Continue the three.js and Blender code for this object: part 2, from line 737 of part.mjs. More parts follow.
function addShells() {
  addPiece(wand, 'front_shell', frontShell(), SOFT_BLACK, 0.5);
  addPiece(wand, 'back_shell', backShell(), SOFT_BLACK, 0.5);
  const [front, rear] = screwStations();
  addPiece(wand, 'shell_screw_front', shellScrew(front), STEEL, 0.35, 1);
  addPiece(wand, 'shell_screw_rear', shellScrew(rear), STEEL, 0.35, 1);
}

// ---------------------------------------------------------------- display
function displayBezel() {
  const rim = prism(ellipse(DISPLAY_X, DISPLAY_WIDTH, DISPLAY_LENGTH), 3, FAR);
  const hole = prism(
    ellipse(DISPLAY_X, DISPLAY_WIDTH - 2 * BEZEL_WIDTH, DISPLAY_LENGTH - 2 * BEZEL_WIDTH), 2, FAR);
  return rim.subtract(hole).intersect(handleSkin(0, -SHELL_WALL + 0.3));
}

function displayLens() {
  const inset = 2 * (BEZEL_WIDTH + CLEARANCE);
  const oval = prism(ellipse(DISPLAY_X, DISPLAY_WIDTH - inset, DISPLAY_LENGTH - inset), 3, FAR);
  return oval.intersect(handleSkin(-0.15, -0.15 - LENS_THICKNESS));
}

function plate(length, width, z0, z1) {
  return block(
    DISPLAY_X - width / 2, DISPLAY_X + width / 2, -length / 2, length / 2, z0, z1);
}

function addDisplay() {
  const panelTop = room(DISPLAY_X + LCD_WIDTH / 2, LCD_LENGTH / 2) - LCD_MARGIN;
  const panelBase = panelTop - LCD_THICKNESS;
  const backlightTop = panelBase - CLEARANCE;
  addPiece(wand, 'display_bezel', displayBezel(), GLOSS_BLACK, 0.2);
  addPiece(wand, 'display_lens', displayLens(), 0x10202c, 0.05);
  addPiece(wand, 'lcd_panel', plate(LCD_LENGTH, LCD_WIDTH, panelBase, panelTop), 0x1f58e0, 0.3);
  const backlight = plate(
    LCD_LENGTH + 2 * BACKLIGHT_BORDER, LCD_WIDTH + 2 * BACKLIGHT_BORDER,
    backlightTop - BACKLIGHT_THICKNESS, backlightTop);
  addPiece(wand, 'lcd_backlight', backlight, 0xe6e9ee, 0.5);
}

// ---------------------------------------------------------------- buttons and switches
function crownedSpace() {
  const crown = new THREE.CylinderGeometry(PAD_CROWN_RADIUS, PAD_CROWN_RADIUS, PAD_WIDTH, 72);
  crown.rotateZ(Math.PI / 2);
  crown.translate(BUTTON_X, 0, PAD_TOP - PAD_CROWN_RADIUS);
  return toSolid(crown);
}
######
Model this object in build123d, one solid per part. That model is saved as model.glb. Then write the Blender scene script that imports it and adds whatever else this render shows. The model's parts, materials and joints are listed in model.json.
######
Problem details
Scan the lines above for "part", then copy every one that has it.

Response for this exercise
Continue the three.js and Blender code for this object: part 2, from line 737 of part.mjs. More parts follow.
Model this object in build123d, one solid per part. That model is saved as model.glb. Then write the Blender scene script that imports it and adds whatever else this render shows. The model's parts, materials and joints are listed in model.json.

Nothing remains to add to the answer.